◆フェーン現象、要因?
名古屋からの「熱移流」ではない―。日本一暑い街として知られる多治見市の「猛暑の理由」を調べている
筑波大の研究チームが29日、これまで有力視されていた熱移流説を否定、「フェーン現象ではないか」と
する新説を、市内で開いた報告会で発表した。しかし、十分には解明しておらず、「観測と研究に3年間は必要」という。
研究チームは日下博幸准教授(気象気候学)をリーダーとする学生ら。同市と協定を結び、昨年7月末に市内(
19カ所)と隣の愛知県春日井市(1カ所)に高精度気温計を設置。1カ月間の定点観測と、よく晴れた数日間の湿度、
風向風速、体感温度を加味した集中観測を行った。
その結果、有力視されていた名古屋市方面からの南西風はあまり観測されず、むしろ真西から北寄りの風の流入が
優勢だった。従来の熱移流説は、海風に押されて名古屋市の熱塊(ヒートアイランド)が多治見に移り滞留―というもの
だったが、海風は途中で止まり、伊吹山を越えた西風が濃尾平野を横断して入り込んでいることが分かった。この風は
、伊吹山を越える際にフェーン現象で気温が上がり、さらに岐阜市などの都市部で温められて移動しているのでは、という。

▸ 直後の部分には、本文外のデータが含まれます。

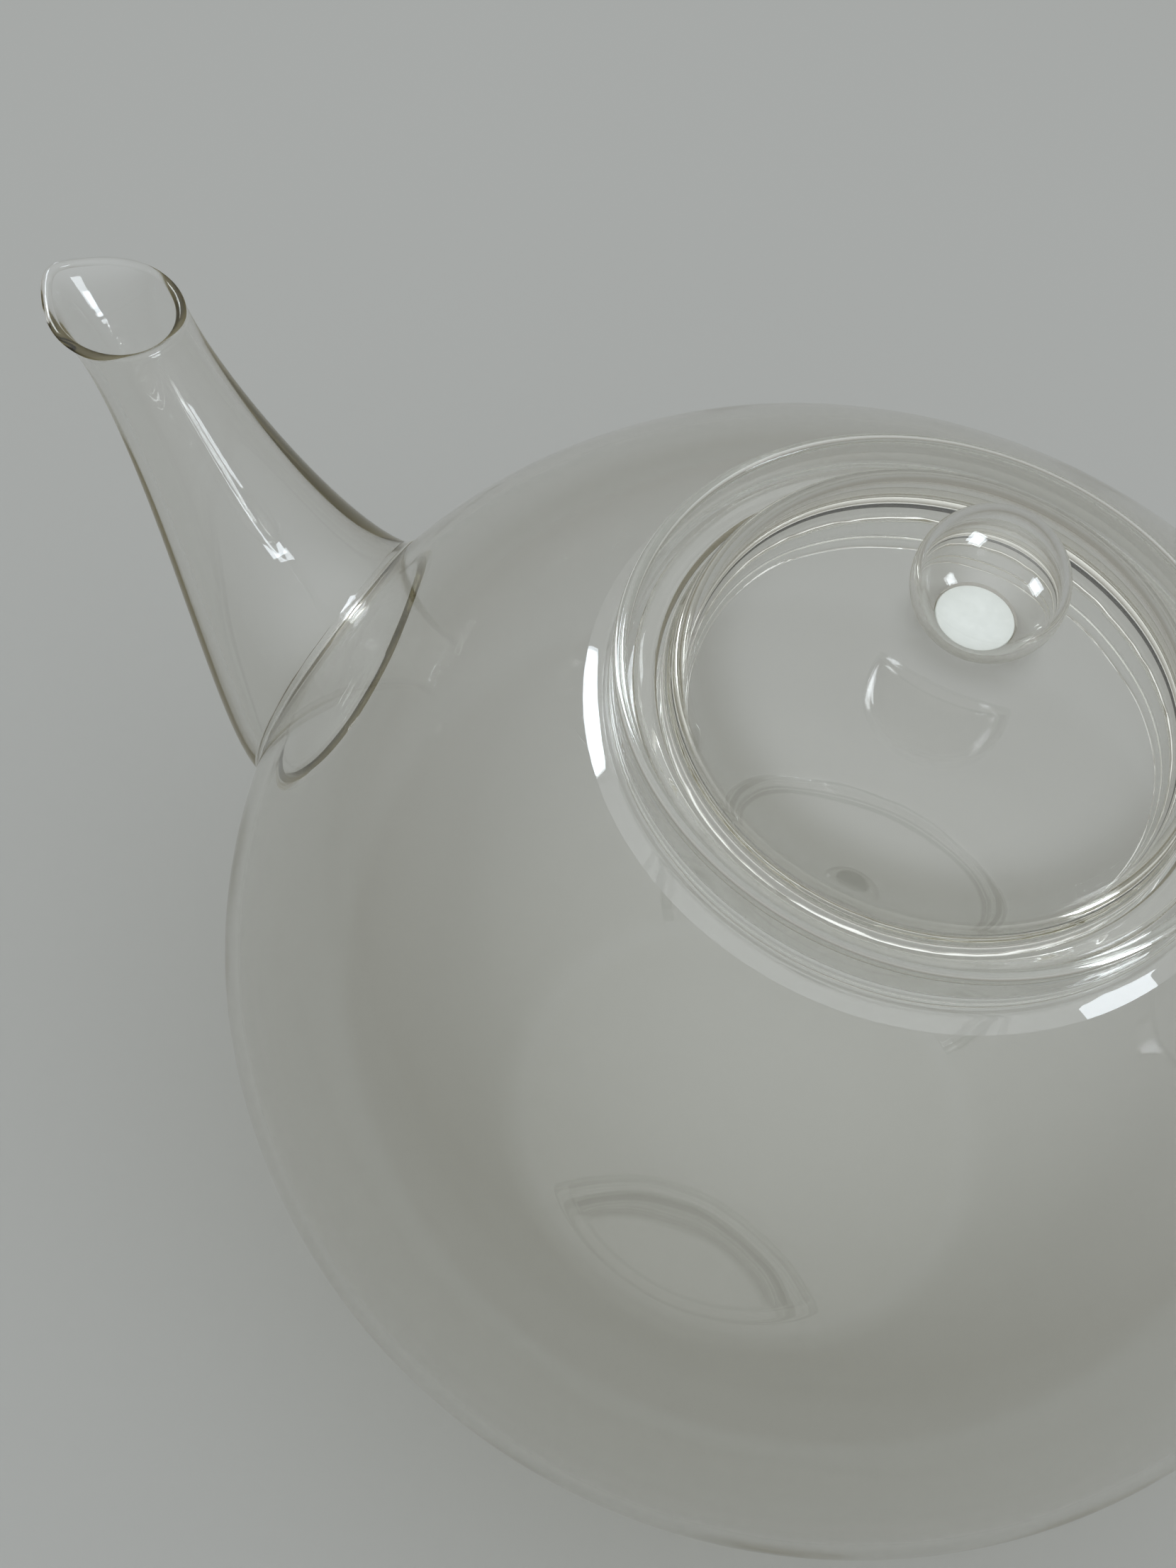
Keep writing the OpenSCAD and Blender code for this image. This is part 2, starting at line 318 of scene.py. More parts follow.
def clear_glass(name, depth_tint, density, ripple, ripple_size):
    """Clear glass with a faint ripple left by blowing, which takes on its tint with depth. Lamps
    and soft light reach through it, so that its shadow is pale, and darker only where it is
    seen on edge. Light that has turned more often than long_way inside the wall ends in a
    painted glow: a fixed olive-brown light that stands in for the dark edges of the glass."""
    material = bpy.data.materials.new(name)
    material.use_nodes = True
    nodes, links = material.node_tree.nodes, material.node_tree.links
    glass = nodes["Principled BSDF"]
    glass.inputs["Base Color"].default_value = (1, 1, 1, 1)
    glass.inputs["Transmission Weight"].default_value = 1
    glass.inputs["Roughness"].default_value = 0
    glass.inputs["IOR"].default_value = 1.47
    place = nodes.new("ShaderNodeTexCoord")
    noise = nodes.new("ShaderNodeTexNoise")
    noise.inputs["Scale"].default_value = ripple_size
    noise.inputs["Detail"].default_value = 1.5
    links.new(place.outputs["Object"], noise.inputs["Vector"])
    bump = nodes.new("ShaderNodeBump")
    bump.inputs["Strength"].default_value = 1
    bump.inputs["Distance"].default_value = ripple
    links.new(noise.outputs["Fac"], bump.inputs["Height"])
    links.new(bump.outputs["Normal"], glass.inputs["Normal"])
    depth = nodes.new("ShaderNodeVolumeAbsorption")
    depth.inputs["Color"].default_value = (*depth_tint, 1)
    depth.inputs["Density"].default_value = density
    links.new(depth.outputs["Volume"], nodes["Material Output"].inputs["Volume"])
    edge = nodes.new("ShaderNodeLayerWeight")
    edge.inputs["Blend"].default_value = 0.3
    shadow = nodes.new("ShaderNodeMix")
    shadow.data_type = "RGBA"
    shadow.inputs["A"].default_value = (0.98, 0.98, 0.975, 1)
    shadow.inputs["B"].default_value = (0.72, 0.72, 0.7, 1)
    links.new(edge.outputs["Facing"], shadow.inputs["Factor"])
    through = nodes.new("ShaderNodeBsdfTransparent")
    links.new(shadow.outputs["Result"], through.inputs["Color"])
    path = nodes.new("ShaderNodeLightPath")
    soft = nodes.new("ShaderNodeMath")
    soft.operation = "MAXIMUM"
    links.new(path.outputs["Is Shadow Ray"], soft.inputs[0])
    links.new(path.outputs["Is Diffuse Ray"], soft.inputs[1])
    trapped = nodes.new("ShaderNodeMath")
    trapped.operation = "GREATER_THAN"
    trapped.inputs[1].default_value = long_way
    links.new(path.outputs["Ray Depth"], trapped.inputs[0])
    # Painted light: a fixed olive-brown glow for rays deeper than long_way, standing in for the
    # dark edges of the glass.
    painted_edge_glow = nodes.new("ShaderNodeEmission")
    painted_edge_glow.inputs["Color"].default_value = (0.3, 0.28, 0.2, 1)
    inside = nodes.new("ShaderNodeMixShader")
    links.new(trapped.outputs[0], inside.inputs[0])
    links.new(glass.outputs["BSDF"], inside.inputs[1])
    links.new(painted_edge_glow.outputs["Emission"], inside.inputs[2])
    mix = nodes.new("ShaderNodeMixShader")
    links.new(soft.outputs[0], mix.inputs[0])
    links.new(inside.outputs["Shader"], mix.inputs[1])
    links.new(through.outputs["BSDF"], mix.inputs[2])
    links.new(mix.outputs["Shader"], nodes["Material Output"].inputs["Surface"])
    return material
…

もう一つ有力視されたのが「盆地効果」。多治見市は濃尾平野の山側に位置する盆地。ここに商業施設や住宅が密集
し、渋滞しがちな国道も2本が交差、「気温を押し上げている」という見方だ。ただ極端な盆地形ではなく、「盆地効果は
薄めでは」とも。同市光ケ丘のアメダス(気象観測)地点が高速道路ののり面と国道に近く、市内平均よりも高く観測
されている、との見方に対しては「日中が他地点よりも1〜4度高く(集中観測日)、その可能性はある」としている。また、
午後1時前後の体感温度が春日井市より高いことも明らかにした。
フェーン現象については「盆地効果と合わせ、メカニズムをさらに研究する必要がある」としている。チームは、今夏は
30日に可児市や犬山市にも範囲を広げて温度計を設置、観測に入る。最終的には地形や緑の有無、建物分布などと
絡ませて熱環境を解析。市は緑化の場所や方法など、街の気温を下げる手立てを得る方針。